3 Levels of Unpacking For Newbies. Part #1: Conceptually Unpack UPX

Introduction


This is a 3 parts series attempting to teach beginners how to unpack malware. As a beginner myself, I hope my thinking process will be more relatable to others. If I make mistakes in this blog, please feel free to give me feedback.

Manual unpacking can be a very intimidating task for starters. Without knowing the tips and tricks, the process can take days and weeks, or you may never find the answers. I intend to not only show you some must-know tricks but also explain why they work or don't work. These articles will be similar to a lab when I perform a standard old-school unpacking process and explain the details along the way.

Part 1: UPX Packer - The "Hello World" of Reverse Engineering

Just like every computer scientist starts out with the "Hello World" program, every reverse engineer learns how to unpack UPX at some point. You can download UPX here.

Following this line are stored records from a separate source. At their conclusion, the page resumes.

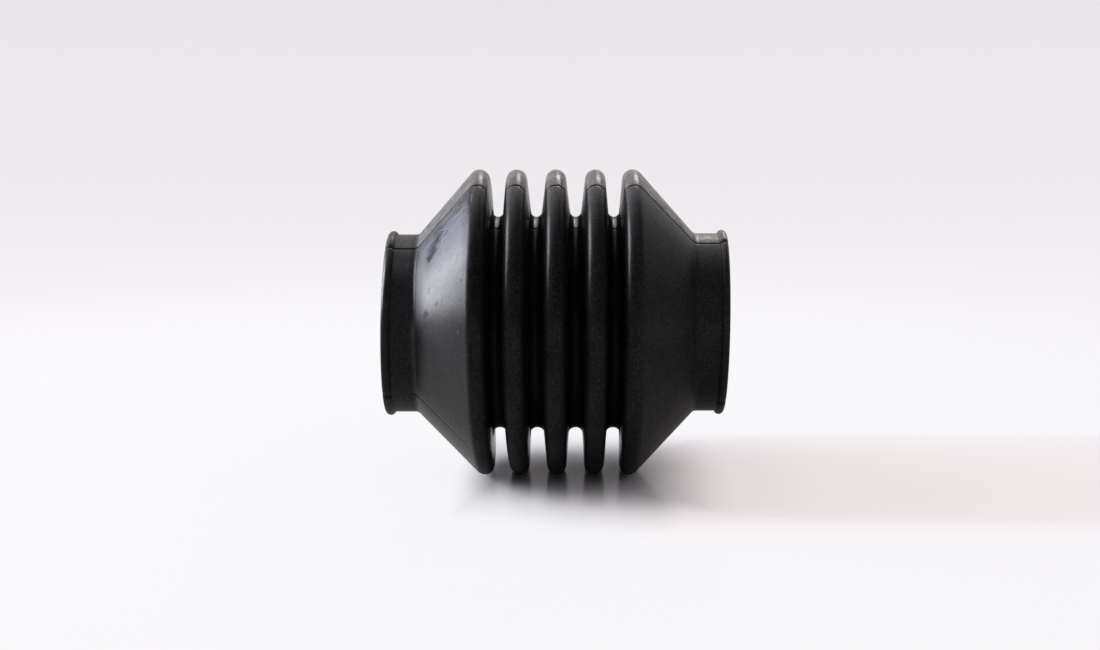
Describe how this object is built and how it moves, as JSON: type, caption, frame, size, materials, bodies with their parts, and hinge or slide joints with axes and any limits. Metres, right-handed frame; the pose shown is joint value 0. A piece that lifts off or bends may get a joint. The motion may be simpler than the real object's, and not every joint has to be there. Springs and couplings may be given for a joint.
{
  "type": "rubber bellows boot",
  "caption": "Moulded rubber bellows sleeve: deep rounded folds between a cone at each end and straight cuffs with beaded lips that clamp onto a tube or housing.",
  "frame": {"origin": "centre of the end face of the lip that the boot stands on", "axes": "+Z along the boot's axis, from the lip it stands on to the other lip; X and Y are alike"},
  "size_m": [0.11, 0.11, 0.1226],
  "materials": {
    "black_rubber": "moulded black rubber, satin, with a pale grey bloom"
  },
  "bodies": {
    "root": {"bellows_boot": "black_rubber"}
  },
  "joints": []
}
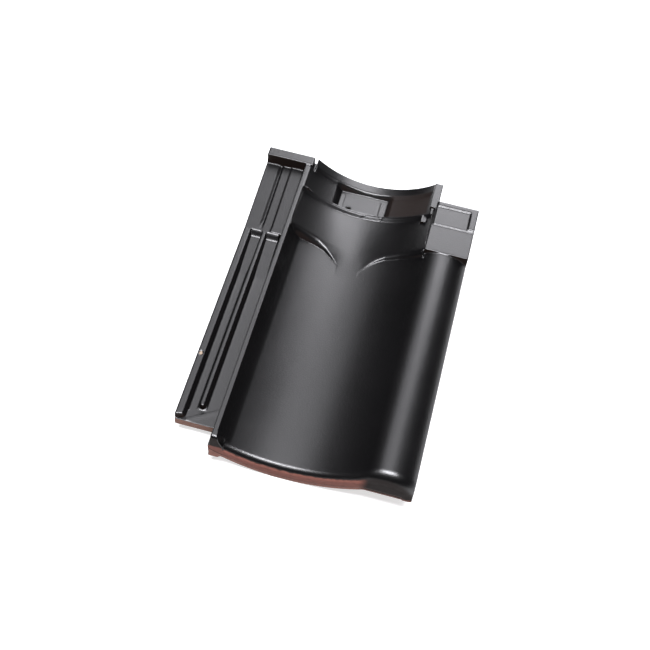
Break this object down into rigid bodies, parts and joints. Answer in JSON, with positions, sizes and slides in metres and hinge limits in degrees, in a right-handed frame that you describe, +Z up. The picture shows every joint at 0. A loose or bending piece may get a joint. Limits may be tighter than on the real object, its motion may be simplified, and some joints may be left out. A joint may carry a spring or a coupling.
{
  "type": "clay roof tile",
  "caption": "Interlocking clay pantile: curved trough and roll, ribbed side lock, stepped head lap, nail hole and batten nibs, satin black glaze.",
  "frame": {"origin": "on the floor under the middle of the tile's outline", "axes": "+X across the tile from the side lock to the roll, +Y from the foot edge up to the head, +Z up, the glazed weather face on top"},
  "size_m": [0.258, 0.39, 0.0622],
  "materials": {
    "black_glazed_clay": "satin black glaze over red-brown clay"
  },
  "bodies": {
    "root": {"roof_tile": "black_glazed_clay"}
  },
  "joints": []
}
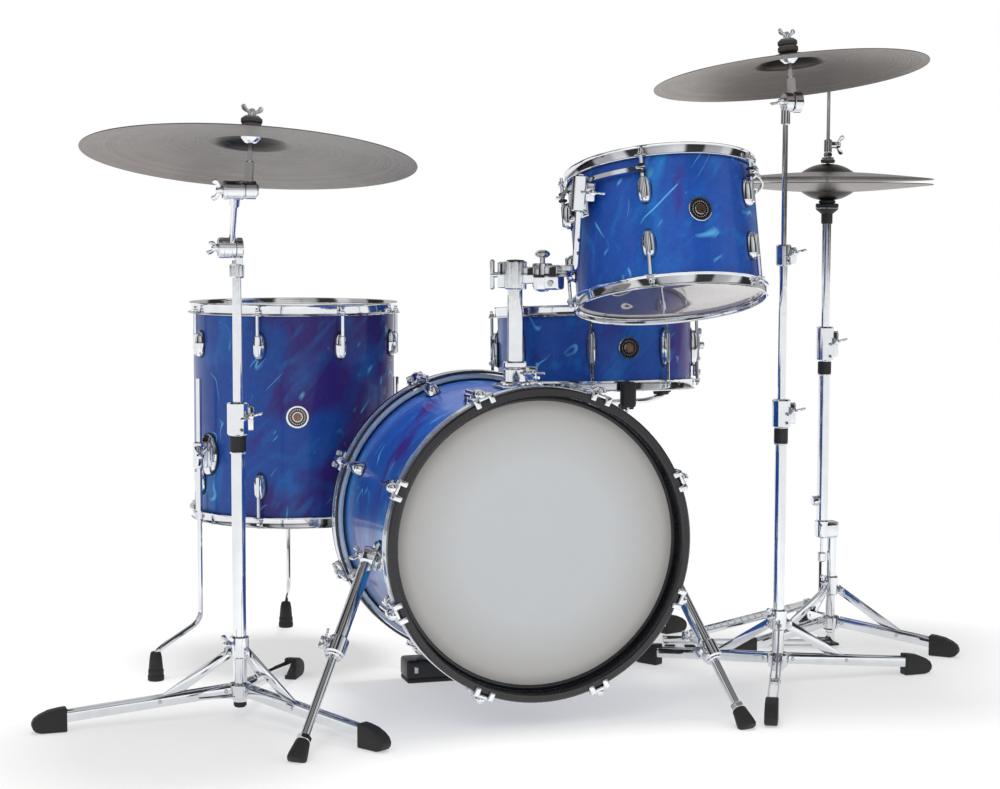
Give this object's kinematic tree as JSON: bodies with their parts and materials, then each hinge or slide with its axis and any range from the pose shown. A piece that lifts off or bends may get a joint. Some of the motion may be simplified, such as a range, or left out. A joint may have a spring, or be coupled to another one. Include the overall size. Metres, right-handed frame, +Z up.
{
  "type": "acoustic drum kit",
  "caption": "Drum kit with bass drum, rack tom, floor tom, snare, two cymbal stands and a hi-hat; the hardware slides, tilts, folds and spins.",
  "frame": {"origin": "on the floor under the middle of the kit's bounding box", "axes": "+Z up; -Y is the side that faces the audience and the bass drum's front head; +X is the hi-hat side"},
  "size_m": [1.6628, 1.0486, 1.1062],
  "materials": {
    "blue_pearl": "glossy pearl wrap over a maple shell",
    "chrome": "polished",
    "black_lacquer": "gloss black lacquer",
    "coated_film": "coated drum film",
    "clear_film": "clear drum film",
    "bronze": "lathed cymbal bronze",
    "black_rubber": "moulded rubber"
  },
  "bodies": {
    "base": {"bass_shell": "blue_pearl", "bass_front_head": "coated_film", "bass_front_hoop": "black_lacquer", "bass_rear_head": "coated_film", "bass_rear_hoop": "black_lacquer", "bass_riser": "black_rubber", "spur_bracket_left": "chrome", "spur_bracket_right": "chrome", "tom_post_base": "chrome", "floor_tom_shell": "blue_pearl", "floor_tom_batter_head": "coated_film", "floor_tom_batter_hoop": "chrome", "floor_tom_resonant_head": "clear_film", "floor_tom_resonant_hoop": "chrome", "snare_stand_base": "chrome", "left_stand_lower_tube": "chrome", "right_stand_base": "chrome", "hi_hat_base": "chrome"},
    "spur_tube_left": {"spur_tube_left": "chrome"},
    "spur_leg_left": {"spur_leg_left": "chrome"},
    "spur_tube_right": {"spur_tube_right": "chrome"},
    "spur_leg_right": {"spur_leg_right": "chrome"},
    "tom_post": {"tom_post": "chrome"},
    "tom_holder": {"tom_holder_head": "chrome"},
    "rack_tom": {"tom_l_arm": "chrome", "tom_mount_bracket": "chrome", "tom_shell": "blue_pearl", "tom_batter_head": "coated_film", "tom_batter_hoop": "chrome", "tom_resonant_head": "clear_film", "tom_resonant_hoop": "chrome"},
    "floor_tom_leg_1": {"floor_tom_leg_1": "chrome"},
    "floor_tom_leg_2": {"floor_tom_leg_2": "chrome"},
    "floor_tom_leg_3": {"floor_tom_leg_3": "chrome"},
    "snare": {"snare_basket": "chrome", "snare_shell": "blue_pearl", "snare_batter_head": "coated_film", "snare_batter_hoop": "chrome", "snare_resonant_head": "clear_film", "snare_resonant_hoop": "chrome"},
    "strainer_lever": {"snare_strainer_lever": "chrome"},
    "left_collar": {"left_stand_collar": "chrome"},
    "left_upper_tube": {"left_stand_upper_tube": "chrome"},
    "left_boom": {"left_stand_boom": "chrome"},
    "left_tilter": {"left_stand_cymbal_tilter": "chrome"},
    "left_cymbal": {"left_stand_cymbal": "bronze"},
    "right_middle_tube": {"right_stand_middle_tube": "chrome"},
    "right_rod": {"right_stand_cymbal_rod": "chrome"},
    "right_cymbal": {"right_stand_cymbal": "bronze"},
    "hat_upper_tube": {"hi_hat_upper_tube": "chrome", "hi_hat_bottom_cymbal": "bronze"},
    "hat_rod": {"hi_hat_pull_rod": "chrome", "hi_hat_top_cymbal": "bronze"},
    "hat_pedal": {"hi_hat_pedal": "chrome"},
    "left_leg_1": {"left_stand_leg_1": "chrome"},
    "left_brace_1": {"left_stand_brace_1": "chrome"},
    "left_leg_2": {"left_stand_leg_2": "chrome"},
    "left_brace_2": {"left_stand_brace_2": "chrome"},
    "left_leg_3": {"left_stand_leg_3": "chrome"},
    "left_brace_3": {"left_stand_brace_3": "chrome"}
  },
  "joints": [
    {"name": "spur_fold_left", "type": "hinge", "parent": "base", "child": "spur_tube_left", "pos_m": [-0.31811, -0.28206, 0.263], "axis": [-0.905, 0.2566, 0.3392], "range_deg": [0, 50]},
    {"name": "spur_extend_left", "type": "slide", "parent": "spur_tube_left", "child": "spur_leg_left", "axis": [-0.4253, -0.5461, -0.7217], "range_m": [-0.045, 0]},
    {"name": "spur_fold_right", "type": "hinge", "parent": "base", "child": "spur_tube_right", "pos_m": [0.17589, -0.29006, 0.232], "axis": [-0.9775, -0.1345, -0.1625], "range_deg": [0, 50]},
    {"name": "spur_extend_right", "type": "slide", "parent": "spur_tube_right", "child": "spur_leg_right", "axis": [0.211, -0.6232, -0.7531], "range_m": [-0.045, 0]},
    {"name": "tom_post_height", "type": "slide", "parent": "base", "child": "tom_post", "axis": [0, 0, 1], "range_m": [-0.06, 0]},
    {"name": "tom_holder_swivel", "type": "hinge", "parent": "tom_post", "child": "tom_holder", "pos_m": [-0.05211, -0.19006, 0.7], "axis": [0, 0, 1], "range_deg": [-12, 12]},
    {"name": "tom_tilt", "type": "hinge", "parent": "tom_holder", "child": "rack_tom", "pos_m": [0.01566, -0.243, 0.712], "axis": [0.788, -0.6157, 0], "range_deg": [-10, 10]},
    {"name": "floor_tom_leg_slide_1", "type": "slide", "parent": "base", "child": "floor_tom_leg_1", "axis": [0, 0, 1], "range_m": [0, 0.08]},
    {"name": "floor_tom_leg_slide_2", "type": "slide", "parent": "base", "child": "floor_tom_leg_2", "axis": [0, 0, 1], "range_m": [0, 0.08]},
    {"name": "floor_tom_leg_slide_3", "type": "slide", "parent": "base", "child": "floor_tom_leg_3", "axis": [0, 0, 1], "range_m": [0, 0.08]},
    {"name": "snare_basket_tilt", "type": "hinge", "parent": "base", "child": "snare", "pos_m": [0.21589, 0.18394, 0.43], "axis": [0, 1, 0], "range_deg": [-8, 8]},
    {"name": "strainer_throw", "type": "hinge", "parent": "snare", "child": "strainer_lever", "pos_m": [0.40685, 0.13534, 0.54089], "axis": [0.2419, 0.9685, -0.0582], "range_deg": [0, 60]},
    {"name": "left_collar_slide", "type": "slide", "parent": "base", "child": "left_collar", "axis": [0, 0, 1], "range_m": [0, 0.025]},
    {"name": "left_leg_fold_1", "type": "hinge", "parent": "base", "child": "left_leg_1", "pos_m": [-0.53009, -0.19106, 0.046], "axis": [-0.0419, 0.9991, 0], "range_deg": [0, 13.7]},
    {"name": "left_brace_fold_1", "type": "hinge", "parent": "left_collar", "child": "left_brace_1", "pos_m": [-0.52309, -0.19077, 0.106], "axis": [-0.0419, 0.9991, 0], "range_deg": [-0.7, 0]},
    {"name": "left_leg_fold_2", "type": "hinge", "parent": "base", "child": "left_leg_2", "pos_m": [-0.49325, -0.21032, 0.046], "axis": [-0.8443, -0.5358, 0], "range_deg": [0, 13.7]},
    {"name": "left_brace_fold_2", "type": "hinge", "parent": "left_collar", "child": "left_brace_2", "pos_m": [-0.497, -0.20441, 0.106], "axis": [-0.8443, -0.5358, 0], "range_deg": [-0.7, 0]},
    {"name": "left_leg_fold_3", "type": "hinge", "parent": "base", "child": "left_leg_3", "pos_m": [-0.49499, -0.16879, 0.046], "axis": [0.8862, -0.4633, 0], "range_deg": [0, 13.7]},
    {"name": "left_brace_fold_3", "type": "hinge", "parent": "left_collar", "child": "left_brace_3", "pos_m": [-0.49823, -0.17499, 0.106], "axis": [0.8862, -0.4633, 0], "range_deg": [-0.7, 0]},
    {"name": "left_tube_height", "type": "slide", "parent": "base", "child": "left_upper_tube", "axis": [0, 0, 1], "range_m": [-0.06, 0.12]},
    {"name": "left_boom_tilt", "type": "hinge", "parent": "left_upper_tube", "child": "left_boom", "pos_m": [-0.50611, -0.19006, 0.744], "axis": [1, 0, 0], "range_deg": [-20, 20]},
    {"name": "left_cymbal_tilt", "type": "hinge", "parent": "left_boom", "child": "left_tilter", "pos_m": [-0.50611, -0.2792, 0.83171], "axis": [1, 0, 0], "range_deg": [-15, 15]},
    {"name": "left_cymbal_spin", "type": "hinge", "parent": "left_tilter", "child": "left_cymbal", "pos_m": [-0.49531, -0.26726, 0.9176], "axis": [0.081, 0.1372, 0.9872], "continuous": true},
    {"name": "right_middle_height", "type": "slide", "parent": "base", "child": "right_middle_tube", "axis": [0, 0, 1], "range_m": [0, 0.12]},
    {"name": "right_rod_height", "type": "slide", "parent": "right_middle_tube", "child": "right_rod", "axis": [0, 0, 1], "range_m": [0, 0.1]},
    {"name": "right_cymbal_spin", "type": "hinge", "parent": "right_rod", "child": "right_cymbal", "pos_m": [0.41789, -0.20756, 1.066], "axis": [-0.0634, 0.116, 0.9912], "continuous": true},
    {"name": "hat_tube_height", "type": "slide", "parent": "base", "child": "hat_upper_tube", "axis": [0, 0, 1], "range_m": [-0.06, 0]},
    {"name": "hat_rod_pull", "type": "slide", "parent": "base", "child": "hat_rod", "axis": [0, 0, -1], "range_m": [0, 0.007], "stiffness_N_per_m": 400, "springref_m": -0.06},
    {"name": "hat_pedal_press", "type": "hinge", "parent": "base", "child": "hat_pedal", "pos_m": [0.38513, 0.1372, 0.016], "axis": [0.309, 0.9511, 0], "range_deg": [0, 2.2]}
  ],
  "couplings": [
    {"joint": "left_leg_fold_1", "follows": "left_collar_slide", "rad_per_m": 9.4591},
    {"joint": "left_brace_fold_1", "follows": "left_collar_slide", "rad_per_m": -0.404},
    {"joint": "left_leg_fold_2", "follows": "left_collar_slide", "rad_per_m": 9.4591},
    {"joint": "left_brace_fold_2", "follows": "left_collar_slide", "rad_per_m": -0.404},
    {"joint": "left_leg_fold_3", "follows": "left_collar_slide", "rad_per_m": 9.4591},
    {"joint": "left_brace_fold_3", "follows": "left_collar_slide", "rad_per_m": -0.404},
    {"joint": "hat_pedal_press", "follows": "hat_rod_pull", "rad_per_m": 4.3868}
  ]
}
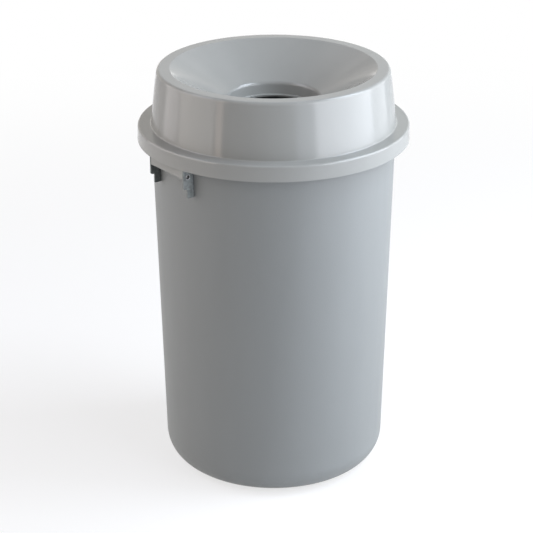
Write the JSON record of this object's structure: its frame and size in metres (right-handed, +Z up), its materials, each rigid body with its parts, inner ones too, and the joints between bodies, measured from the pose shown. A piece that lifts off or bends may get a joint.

Basically,"upx filename" will pack a file, and "upx -d filename" will unpack it.

Unlike a "Hello World" program, knowing how to manually unpack UPX has some real-world values:
  1. UPX is very popular due to its compression efficiency.
  2. Most of UPX packed samples in the wild has modified versions of UPX that you can't unpack with "upx -d."

Today we will look at 2 samples: 
  1. Sample1: An random .exe file that I packed with "upx filename"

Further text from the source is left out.